Why would it have needed to be priced that high? We're talking about software here, the cost of reproduction is close to zero. It could've competed in the same market space as CP/M.
As someone who doesn't know a whole lot about Bell Labs, its history, how it worked, etc: Why and how did it produce so much great research output? What was different or special about Bell Labs? Answers as well as pointers to other material appreciated!
They had an incentive to doggedly seek IP so that they could remain as entrenched as possible. They didn't plan on actually profiting from it in most cases, they just wanted to be the first ones there so that nobody else could be.
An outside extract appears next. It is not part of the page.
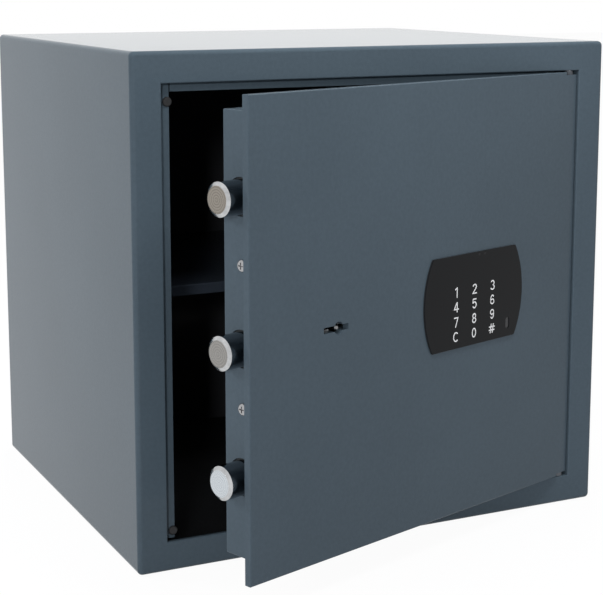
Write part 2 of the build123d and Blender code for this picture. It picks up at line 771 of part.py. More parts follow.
def lock_case_screw_places():
    """The corners of the lock case where it is screwed down."""
    signs = ((-1, -1), (-1, 1), (1, -1), (1, 1))
    return [(keyhole_x + sx * lock_case_screw_x, keyhole_z + sz * lock_case_screw_z) for sx, sz in signs]


def guide_screw_places():
    """The screws through the bolt guide's foot."""
    x = cover_left + cover_sheet + guide_foot - guide_screw_inset
    lower, middle, upper = bolt_heights
    bolts = (lower, middle, middle, upper)
    return [(x, z + rise) for z, rise in zip(bolts, guide_screw_rises)]


def bracket_screw_places():
    """The screws through the cover bracket's foot."""
    x = cover_right - cover_sheet - guide_foot + guide_screw_inset
    return [(x, z) for z in cover_screw_heights]


def plate_screw_seats():
    """Each screw into the plate's back, with the depth at which its head sits."""
    sunk = case_back - case_screw_head_height - running_clearance
    on_foot = plate_back + guide_sheet
    seats = [(x, z, sunk) for x, z in lock_case_screw_places()]
    return seats + [(x, z, on_foot) for x, z in guide_screw_places() + bracket_screw_places()]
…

Especially since Bell Labs sat within a state-sponsored (enforced?) monopoly until the mid-80s, so there was no direct concern about revenue. Which is not to belittle them in the least as they made outstanding organizational decisions, and had the most enviable pure research->development->production pipeline to this day.
In terms of the R&D USA, the closest comparison is IBM (which also enjoyed a monopoly for some of its existence). MS's monopoly, with the benefit of hindsight, was feeble in comparison even to IBM's -- though they, like IBM, are absolutely one of the greats and have redeemed themselves particularly in the past few years.
The author confused continuity of the DECISION FUNCTION with continuity of the OUTCOME CURVE.
In other words, an algorithm such as "keep trying to make a decision until you notice that t > C, after which always pick the left one" will in fact NOT have a continuous outcome curve, despite the decision function being continuous.
Even the best scientists are not machines. It is naïve to think that the best papers are flawless. (I used to think so when starting grad school.) They is not.
I should admit that after writing this, I went back and forth with him over email and he convinced me he was right, after all.
That continuity assumption he made is there in Newtonian Mechanics and other very widely accepted models. Something just feels off about the whole assumption. maybe I spent too much time with digital computers. Those models have a hard time explaining the non-reversibility of time also.